Jorge Luis Borges, britânico-latino, mito e satisfação de
lê-lo, sabê-lo, colhê-lo - alguém aí disse entender
no primeiro arrazoado? Nem pensar. Ele escrevia sobre o que o leitor tinha que
pintar a reflexão pro entendimento acima da lei. Ferino, lírico,
real-surreal, novidadeiro, cheio de panca - com elegância - e alto domínio
de línguas e letras e variações em torno do mesmo estilo
de lambanças e releituras: ele de si.
Borges, a excelência da escrita quase pintura, do deleite de saber reler,
oxigenando corações e mentes, pintando o sete, com aquela cara
de arlequim lambido e as pencas de prosas e criticas. Visionário, sem
dúvida. Inesgotável. E questionava a crítica que não
o sabia compreender inteiro e completo. Quem o traduziria para o entendimento
linear de seu tempo atribulado?
Quem foi o latino-europeu Borges? A estética perene da inteligência
sentenciada em seu fazer silos de palavras. Milongueiro no self de si. Sendero
(senda espinhosa) que foi personagem de si mesmo. Entrevistas, cartas, registros,
rascunhos. Pistas falsas, fabricadas (a propósito dele) ou jogo marcado,
jogo de cena?. Jogo de xadrez labiríntico pintou-se espelho. O inverossímil
enlivrado. A alucinação criativa como um redemoinho furta-cor
de tantas coisas que fez, que foi, que burilou, que até inventou de inventar,
multidimensional, polivalente, eclético como um desbunde.

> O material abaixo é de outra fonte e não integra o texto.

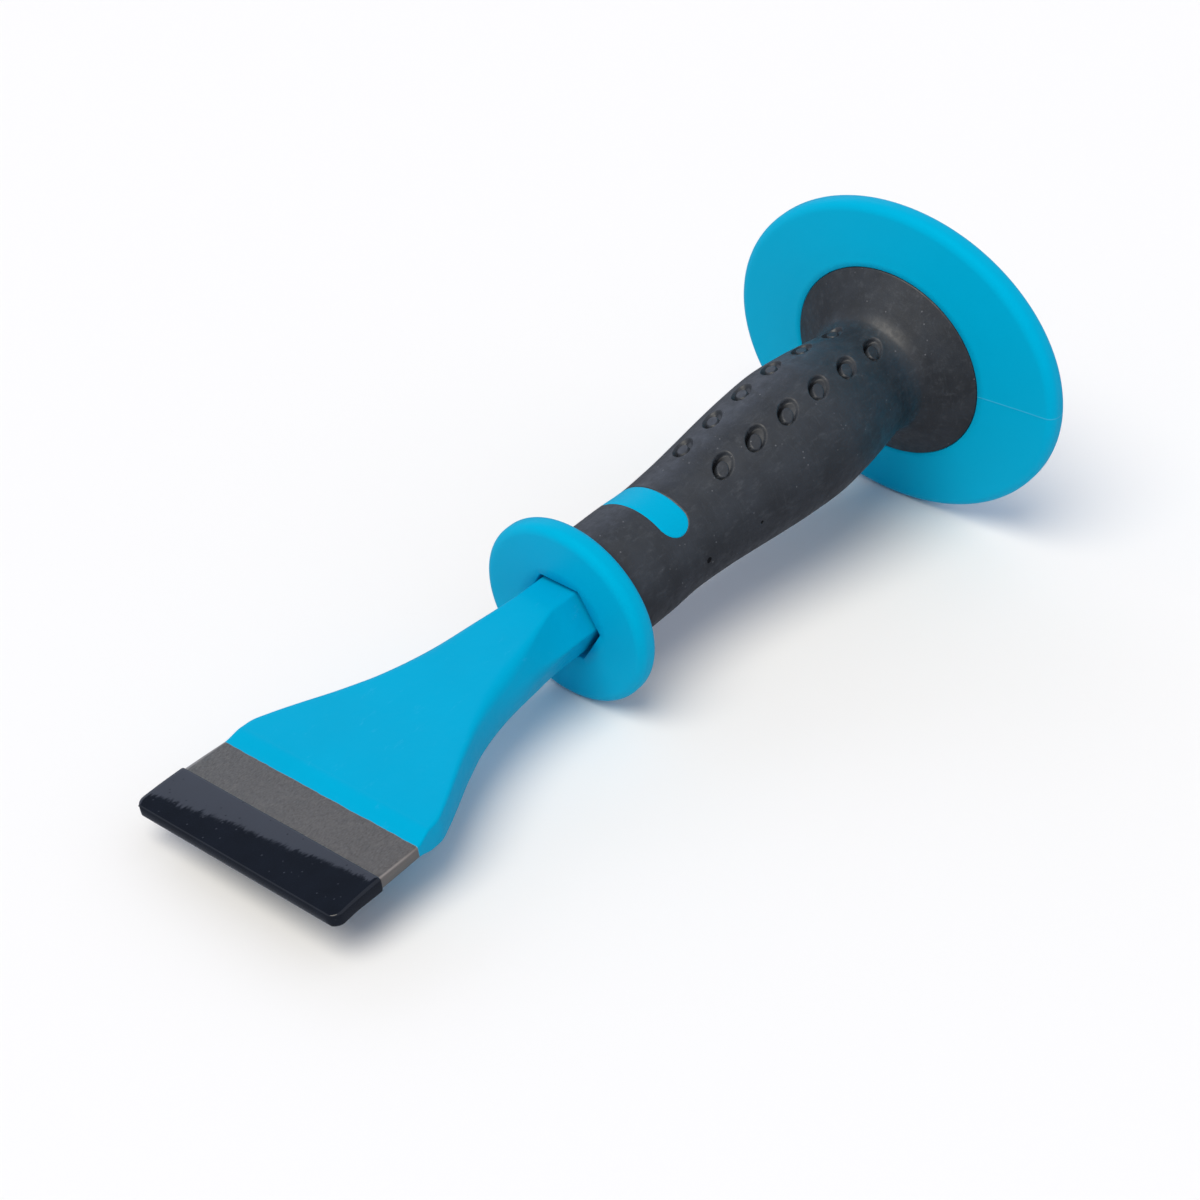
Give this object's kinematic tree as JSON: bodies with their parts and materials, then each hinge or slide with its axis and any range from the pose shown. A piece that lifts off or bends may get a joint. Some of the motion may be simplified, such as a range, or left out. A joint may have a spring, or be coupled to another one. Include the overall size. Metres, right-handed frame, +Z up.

Um dos maiores e melhores escritores da nossa paradoxal sulamérica de
ibéricas utópicas. O deleite de escrever-se - destilar-se - ver-ter-se;
meio quasímo-organdi a ver o invisível, narrar o indizível,
biblioteca sagracial na alma; um quase coiso muito além de humanus, num
circus de humanus. Ainda assim pleno e táctil.
Os livros dele. A alma-livro dele virou livro livre. Todas as páginas
são Borges. Celeumas, paradigmas, retratações, pós
e contras, e lá está Borges numa esquina de um café de
Buenos Aires, muito além de las locas de maio, sonhando a redenção
de si pela obra inquestionável, pelo que criou irreverente, nobre e assim
mesmo pegajoso, fora do comum, fora de série. Clássico latino.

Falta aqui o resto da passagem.